Stux · April 12, 2024, 11:16pm

Do you need datasets per client? Wouldn’t you just need a directory?

Datasets allow different snapshots, replications etc.

But aren’t you going to backup replicate all clients every time anyway?

Meanwhile, you can use replication to backup from server a to server b, but you can’t use it to synchronize two servers.

SyncThing can do that I believe.

alexj · April 12, 2024, 11:40pm

(1) Essential staff can see all client folders as read only and enter any client folder as read only (2) unless they are part of the project team (project security group) for that given client+project

Creating 700 datasets would give the most granular control per client. Would a better structure possibly be to create datasets for each team, and then create SMB directory folders within those?

TeamA (TeamA=RWE, TeamB=ReadOnly, Staff=ReadOnly)
– Client1
– Client3

TeamB (TeamA=ReadOnly, TeamB=RWE, Staff=ReadOnly)
– Client2
– Client4

Then you could move/add users to whichever group(s) is most appropriate e.g. Admin/Manager = TeamA & TeamB

Hope I got that right…

acutech · April 15, 2024, 12:46pm

I guess that is what I’m trying to determine. I know for sure I could just setup one dataset called “clients” and then manage via folder permissions like we have been. I just thought I would explore what TrueNAS/ZFS features I may be missing by going that route.

My thinking for having a dataset per client was the ability to have different backup cadences per client dataset as at some point we start to archive client folders at a different rate for clients older than 7 years. AS well, having a top parent control for each client that is clear defined.

As well, i wondered if there is any performance enhancements or downfalls to this approach.

acutech · April 15, 2024, 12:49pm

We’ve talked about that approach in the past. We do have “teams” but ultimately we are a very multi-functional company so just because someone works on Team A does not mean they won’t do working with Team B when a project has a knowledge overlap (this happens often and on almost every project/client). This is why we went the project group permission route to create a very customized permission set per project.

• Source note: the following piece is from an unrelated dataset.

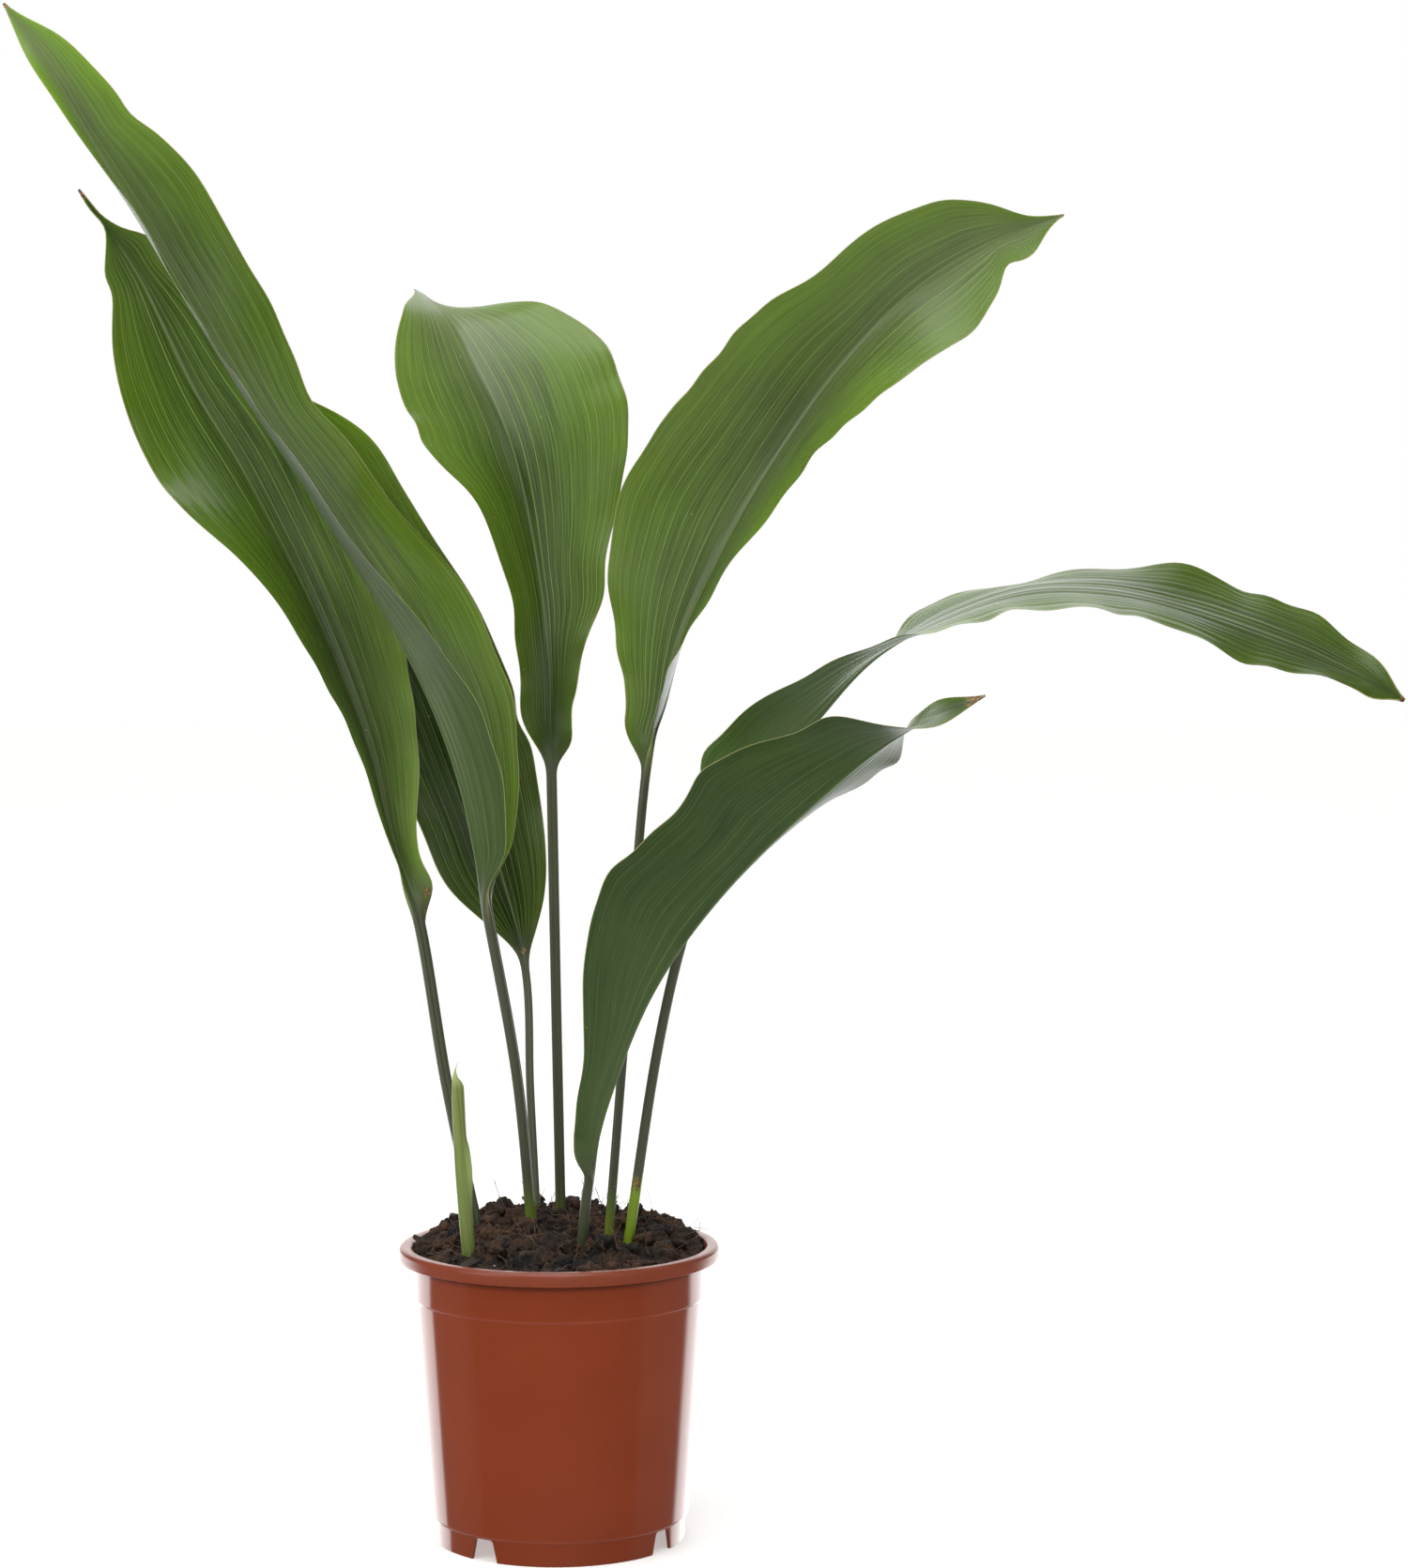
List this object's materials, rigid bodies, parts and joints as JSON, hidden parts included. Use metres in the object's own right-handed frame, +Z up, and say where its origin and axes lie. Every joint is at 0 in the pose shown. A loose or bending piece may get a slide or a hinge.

I guess my big hesitation is whether 700 datasets vs 700 parent client folders cause a headache or not both admin wise but also technically with ZFS management or features.

Stux · April 15, 2024, 12:56pm

The issue is, I think you go from having ONE dataset, with one backup/replication/snaspshot to hundreds.

The GUI is really not designed to manage 100s of datasets and snapshots etc

So now you have to write scripts and management systems.

Or you could just have one dataset, and the only thing you need to do is arrange directory permissions.

And with snapshots, you can enable SMB history type access to the snapshots, so it’s not like you would have to do single client restores.

The replicated backup would be for disaster recovery.

And the beauty of replication is stagnant/stale data does not change and takes no additional time to backup, unlike say rsync backups. So you could run hourly backups of everything quite easily.

acutech · April 15, 2024, 1:40pm

This is the gut check I needed lol, even without this though 700+ datasets always felt like a Mad Hatter approach without a super good reason.

I tend to lean GUI so managing all the top level client folders as datasets felt clean to me but given your list of drawbacks i think I will opt for one data set and manage things via folders.

Another thing we currently do is use something like robo copy to spin up a new client and/or project folder with that standard template structure + permissions. So keeping things at the folder level just makes that easier or less split.